■ WHAT IS ASKED ■
Set down the material once more, exactly as it appears.
─── DATA
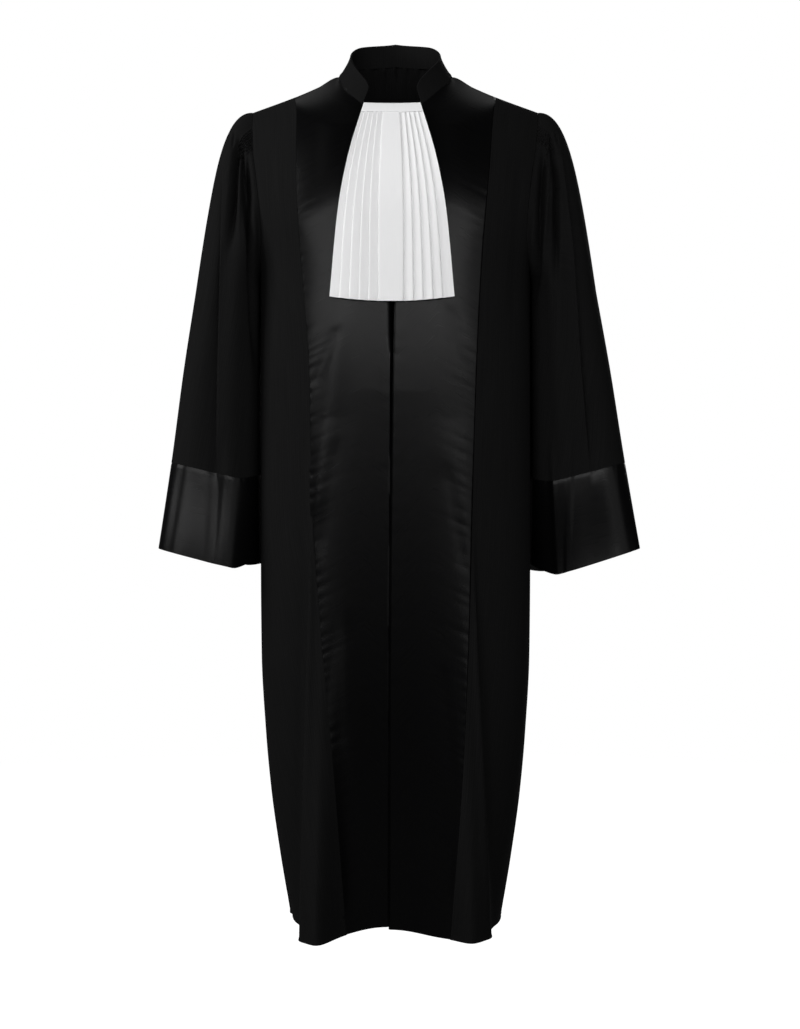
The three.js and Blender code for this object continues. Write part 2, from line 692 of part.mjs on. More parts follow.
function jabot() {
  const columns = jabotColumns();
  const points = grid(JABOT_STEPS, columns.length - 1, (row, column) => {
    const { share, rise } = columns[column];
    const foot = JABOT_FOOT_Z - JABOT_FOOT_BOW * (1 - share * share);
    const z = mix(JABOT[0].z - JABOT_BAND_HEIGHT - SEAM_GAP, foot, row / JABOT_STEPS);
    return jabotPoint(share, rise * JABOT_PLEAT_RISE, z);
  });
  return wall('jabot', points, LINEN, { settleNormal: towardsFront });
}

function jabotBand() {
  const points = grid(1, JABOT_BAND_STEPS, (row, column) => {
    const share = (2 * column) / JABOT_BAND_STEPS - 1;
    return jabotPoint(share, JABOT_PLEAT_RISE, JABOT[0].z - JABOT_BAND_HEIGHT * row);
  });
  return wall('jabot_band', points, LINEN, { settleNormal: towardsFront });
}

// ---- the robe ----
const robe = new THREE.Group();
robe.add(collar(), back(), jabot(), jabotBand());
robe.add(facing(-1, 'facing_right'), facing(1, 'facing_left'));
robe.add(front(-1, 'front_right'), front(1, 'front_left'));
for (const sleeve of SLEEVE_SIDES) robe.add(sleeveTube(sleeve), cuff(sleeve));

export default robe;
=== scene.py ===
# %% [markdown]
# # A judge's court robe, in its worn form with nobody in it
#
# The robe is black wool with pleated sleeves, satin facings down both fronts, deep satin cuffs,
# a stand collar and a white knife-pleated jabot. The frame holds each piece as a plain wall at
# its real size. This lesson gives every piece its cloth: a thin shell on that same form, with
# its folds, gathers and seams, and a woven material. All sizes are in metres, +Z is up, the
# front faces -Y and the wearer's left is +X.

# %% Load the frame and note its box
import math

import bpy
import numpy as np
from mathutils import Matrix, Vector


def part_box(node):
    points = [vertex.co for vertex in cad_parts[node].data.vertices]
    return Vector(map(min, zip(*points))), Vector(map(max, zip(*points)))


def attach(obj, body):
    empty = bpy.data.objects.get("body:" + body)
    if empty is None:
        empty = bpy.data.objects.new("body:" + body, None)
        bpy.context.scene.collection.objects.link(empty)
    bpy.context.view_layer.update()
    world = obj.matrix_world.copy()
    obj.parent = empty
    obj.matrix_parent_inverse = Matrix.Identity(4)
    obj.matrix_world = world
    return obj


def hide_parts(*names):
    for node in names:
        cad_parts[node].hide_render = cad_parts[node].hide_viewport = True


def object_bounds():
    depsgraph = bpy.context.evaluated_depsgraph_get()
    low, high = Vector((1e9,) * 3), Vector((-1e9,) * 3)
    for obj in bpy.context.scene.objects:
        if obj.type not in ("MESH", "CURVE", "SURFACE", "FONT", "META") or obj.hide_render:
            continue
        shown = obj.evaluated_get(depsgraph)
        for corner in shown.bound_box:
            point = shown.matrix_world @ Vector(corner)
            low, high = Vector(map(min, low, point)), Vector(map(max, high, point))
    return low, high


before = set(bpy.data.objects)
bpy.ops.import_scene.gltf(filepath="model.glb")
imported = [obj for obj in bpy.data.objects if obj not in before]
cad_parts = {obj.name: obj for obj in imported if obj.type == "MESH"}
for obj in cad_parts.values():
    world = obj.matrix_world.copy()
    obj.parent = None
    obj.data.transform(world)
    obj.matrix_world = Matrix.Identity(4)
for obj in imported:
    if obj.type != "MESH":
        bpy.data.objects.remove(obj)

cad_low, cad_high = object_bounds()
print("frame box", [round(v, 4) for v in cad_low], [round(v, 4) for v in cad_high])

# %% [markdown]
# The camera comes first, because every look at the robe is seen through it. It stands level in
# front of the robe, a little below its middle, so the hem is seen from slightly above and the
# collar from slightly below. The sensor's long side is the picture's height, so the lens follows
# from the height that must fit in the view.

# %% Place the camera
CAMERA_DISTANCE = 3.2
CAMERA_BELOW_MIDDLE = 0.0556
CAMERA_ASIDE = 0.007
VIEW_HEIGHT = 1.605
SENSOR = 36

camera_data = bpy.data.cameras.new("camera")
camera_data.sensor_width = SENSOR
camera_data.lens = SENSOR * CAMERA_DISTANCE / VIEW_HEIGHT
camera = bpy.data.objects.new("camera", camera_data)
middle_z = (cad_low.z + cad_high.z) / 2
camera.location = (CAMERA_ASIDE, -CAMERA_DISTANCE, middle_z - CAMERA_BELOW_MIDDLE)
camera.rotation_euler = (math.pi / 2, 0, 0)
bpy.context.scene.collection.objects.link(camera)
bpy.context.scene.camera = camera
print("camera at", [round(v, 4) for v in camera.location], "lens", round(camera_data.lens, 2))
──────
■ SOLUTION FOR THIS PROBLEM ■
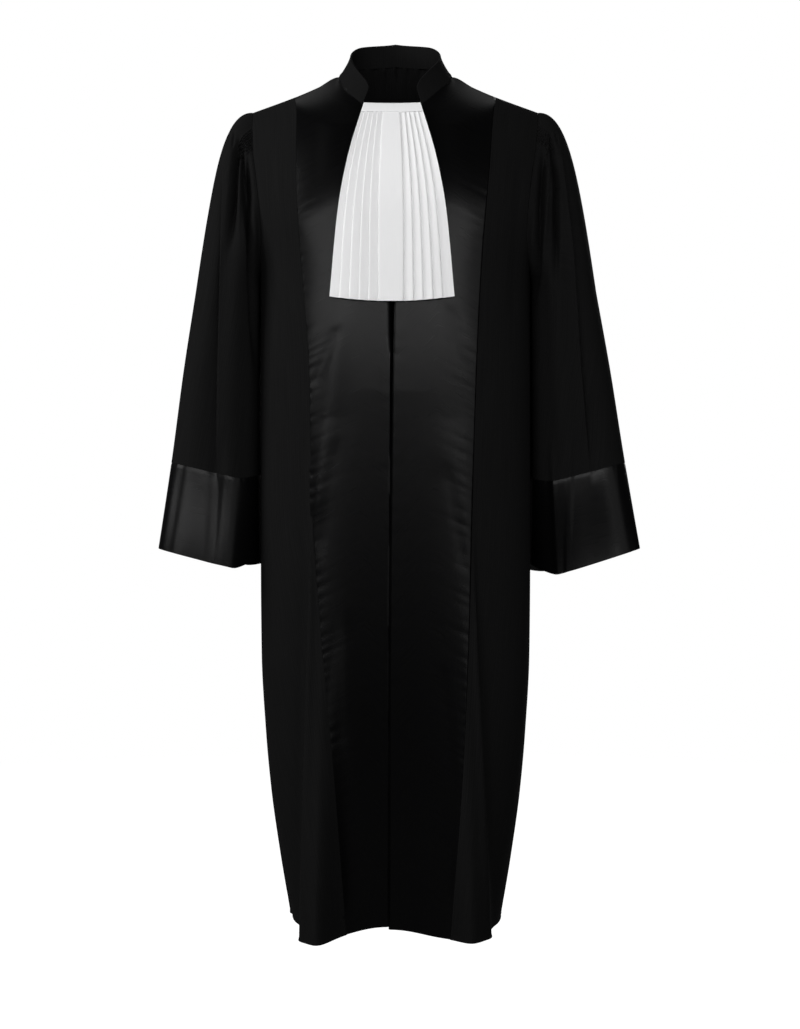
The three.js and Blender code for this object continues. Write part 2, from line 692 of part.mjs on. More parts follow.
function jabot() {
  const columns = jabotColumns();
  const points = grid(JABOT_STEPS, columns.length - 1, (row, column) => {
    const { share, rise } = columns[column];
    const foot = JABOT_FOOT_Z - JABOT_FOOT_BOW * (1 - share * share);
    const z = mix(JABOT[0].z - JABOT_BAND_HEIGHT - SEAM_GAP, foot, row / JABOT_STEPS);
    return jabotPoint(share, rise * JABOT_PLEAT_RISE, z);
  });
  return wall('jabot', points, LINEN, { settleNormal: towardsFront });
}

function jabotBand() {
  const points = grid(1, JABOT_BAND_STEPS, (row, column) => {
    const share = (2 * column) / JABOT_BAND_STEPS - 1;
    return jabotPoint(share, JABOT_PLEAT_RISE, JABOT[0].z - JABOT_BAND_HEIGHT * row);
  });
  return wall('jabot_band', points, LINEN, { settleNormal: towardsFront });
}

// ---- the robe ----
const robe = new THREE.Group();
robe.add(collar(), back(), jabot(), jabotBand());
robe.add(facing(-1, 'facing_right'), facing(1, 'facing_left'));
robe.add(front(-1, 'front_right'), front(1, 'front_left'));
for (const sleeve of SLEEVE_SIDES) robe.add(sleeveTube(sleeve), cuff(sleeve));

export default robe;
=== scene.py ===
# %% [markdown]
# # A judge's court robe, in its worn form with nobody in it
#
# The robe is black wool with pleated sleeves, satin facings down both fronts, deep satin cuffs,
# a stand collar and a white knife-pleated jabot. The frame holds each piece as a plain wall at
# its real size. This lesson gives every piece its cloth: a thin shell on that same form, with
# its folds, gathers and seams, and a woven material. All sizes are in metres, +Z is up, the
# front faces -Y and the wearer's left is +X.

# %% Load the frame and note its box
import math

import bpy
import numpy as np
from mathutils import Matrix, Vector


def part_box(node):
    points = [vertex.co for vertex in cad_parts[node].data.vertices]
    return Vector(map(min, zip(*points))), Vector(map(max, zip(*points)))


def attach(obj, body):
    empty = bpy.data.objects.get("body:" + body)
    if empty is None:
        empty = bpy.data.objects.new("body:" + body, None)
        bpy.context.scene.collection.objects.link(empty)
    bpy.context.view_layer.update()
    world = obj.matrix_world.copy()
    obj.parent = empty
    obj.matrix_parent_inverse = Matrix.Identity(4)
    obj.matrix_world = world
    return obj


def hide_parts(*names):
    for node in names:
        cad_parts[node].hide_render = cad_parts[node].hide_viewport = True


def object_bounds():
    depsgraph = bpy.context.evaluated_depsgraph_get()
    low, high = Vector((1e9,) * 3), Vector((-1e9,) * 3)
    for obj in bpy.context.scene.objects:
        if obj.type not in ("MESH", "CURVE", "SURFACE", "FONT", "META") or obj.hide_render:
            continue
        shown = obj.evaluated_get(depsgraph)
        for corner in shown.bound_box:
            point = shown.matrix_world @ Vector(corner)
            low, high = Vector(map(min, low, point)), Vector(map(max, high, point))
    return low, high


before = set(bpy.data.objects)
bpy.ops.import_scene.gltf(filepath="model.glb")
imported = [obj for obj in bpy.data.objects if obj not in before]
cad_parts = {obj.name: obj for obj in imported if obj.type == "MESH"}
for obj in cad_parts.values():
    world = obj.matrix_world.copy()
    obj.parent = None
    obj.data.transform(world)
    obj.matrix_world = Matrix.Identity(4)
for obj in imported:
    if obj.type != "MESH":
        bpy.data.objects.remove(obj)

cad_low, cad_high = object_bounds()
print("frame box", [round(v, 4) for v in cad_low], [round(v, 4) for v in cad_high])

# %% [markdown]
# The camera comes first, because every look at the robe is seen through it. It stands level in
# front of the robe, a little below its middle, so the hem is seen from slightly above and the
# collar from slightly below. The sensor's long side is the picture's height, so the lens follows
# from the height that must fit in the view.

# %% Place the camera
CAMERA_DISTANCE = 3.2
CAMERA_BELOW_MIDDLE = 0.0556
CAMERA_ASIDE = 0.007
VIEW_HEIGHT = 1.605
SENSOR = 36

camera_data = bpy.data.cameras.new("camera")
camera_data.sensor_width = SENSOR
camera_data.lens = SENSOR * CAMERA_DISTANCE / VIEW_HEIGHT
camera = bpy.data.objects.new("camera", camera_data)
middle_z = (cad_low.z + cad_high.z) / 2
camera.location = (CAMERA_ASIDE, -CAMERA_DISTANCE, middle_z - CAMERA_BELOW_MIDDLE)
camera.rotation_euler = (math.pi / 2, 0, 0)
bpy.context.scene.collection.objects.link(camera)
bpy.context.scene.camera = camera
print("camera at", [round(v, 4) for v in camera.location], "lens", round(camera_data.lens, 2))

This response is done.